(Structured object records)
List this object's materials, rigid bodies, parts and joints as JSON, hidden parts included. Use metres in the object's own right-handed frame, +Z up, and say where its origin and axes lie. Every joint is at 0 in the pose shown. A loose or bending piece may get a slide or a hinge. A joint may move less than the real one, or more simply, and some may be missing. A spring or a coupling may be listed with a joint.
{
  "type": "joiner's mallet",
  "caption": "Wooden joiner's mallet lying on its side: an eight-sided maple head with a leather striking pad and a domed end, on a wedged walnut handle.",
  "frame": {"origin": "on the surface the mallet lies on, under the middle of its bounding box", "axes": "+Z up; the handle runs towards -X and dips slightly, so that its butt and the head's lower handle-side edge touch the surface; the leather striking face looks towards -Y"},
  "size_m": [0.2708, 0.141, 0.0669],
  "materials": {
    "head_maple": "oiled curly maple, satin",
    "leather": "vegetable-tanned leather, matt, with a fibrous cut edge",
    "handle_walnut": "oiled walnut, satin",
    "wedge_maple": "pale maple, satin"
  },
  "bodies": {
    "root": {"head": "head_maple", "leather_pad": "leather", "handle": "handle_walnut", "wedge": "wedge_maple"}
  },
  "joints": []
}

...

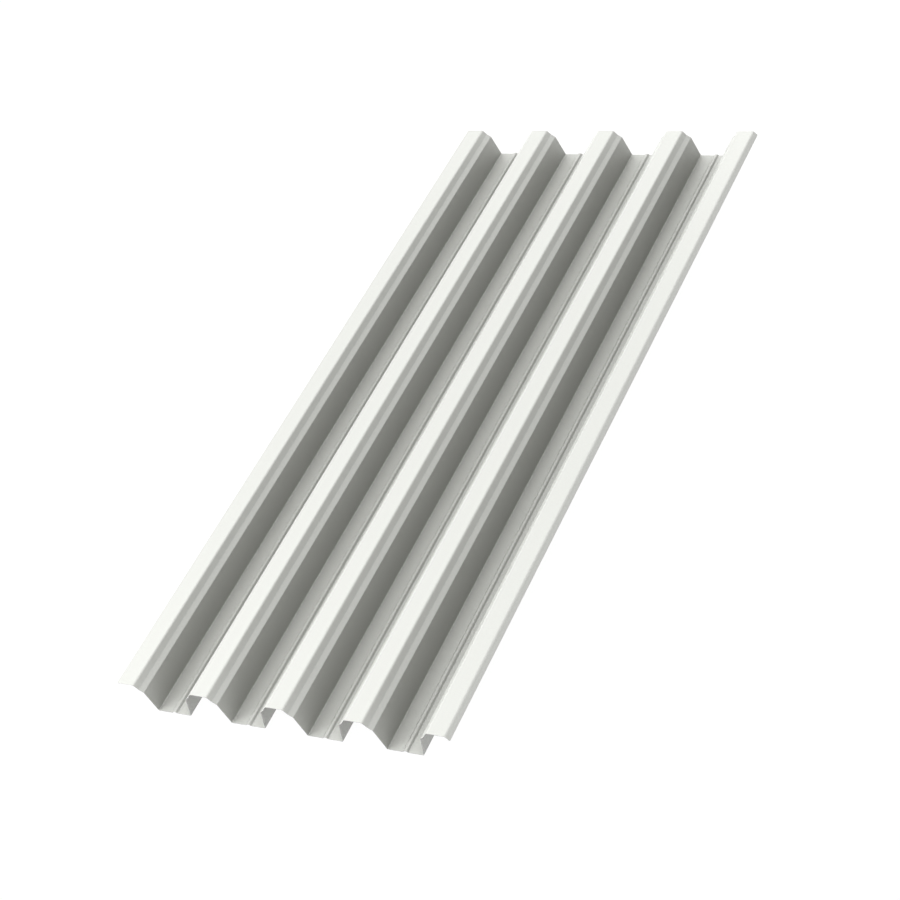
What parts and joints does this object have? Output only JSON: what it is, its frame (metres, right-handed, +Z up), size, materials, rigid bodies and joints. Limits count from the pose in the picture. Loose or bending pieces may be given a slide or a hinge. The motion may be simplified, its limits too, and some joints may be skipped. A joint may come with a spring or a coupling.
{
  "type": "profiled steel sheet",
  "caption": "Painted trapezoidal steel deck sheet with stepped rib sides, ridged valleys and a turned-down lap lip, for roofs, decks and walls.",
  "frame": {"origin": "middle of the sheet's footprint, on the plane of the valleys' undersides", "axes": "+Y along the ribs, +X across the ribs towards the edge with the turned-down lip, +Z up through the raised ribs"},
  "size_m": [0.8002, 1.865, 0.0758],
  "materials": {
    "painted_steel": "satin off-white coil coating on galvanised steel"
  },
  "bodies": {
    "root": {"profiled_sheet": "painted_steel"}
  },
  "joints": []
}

EXERCISE: From the records, copy every line that has the string "this" in it.

THE REPLY:
List this object's materials, rigid bodies, parts and joints as JSON, hidden parts included. Use metres in the object's own right-handed frame, +Z up, and say where its origin and axes lie. Every joint is at 0 in the pose shown. A loose or bending piece may get a slide or a hinge. A joint may move less than the real one, or more simply, and some may be missing. A spring or a coupling may be listed with a joint.
What parts and joints does this object have? Output only JSON: what it is, its frame (metres, right-handed, +Z up), size, materials, rigid bodies and joints. Limits count from the pose in the picture. Loose or bending pieces may be given a slide or a hinge. The motion may be simplified, its limits too, and some joints may be skipped. A joint may come with a spring or a coupling.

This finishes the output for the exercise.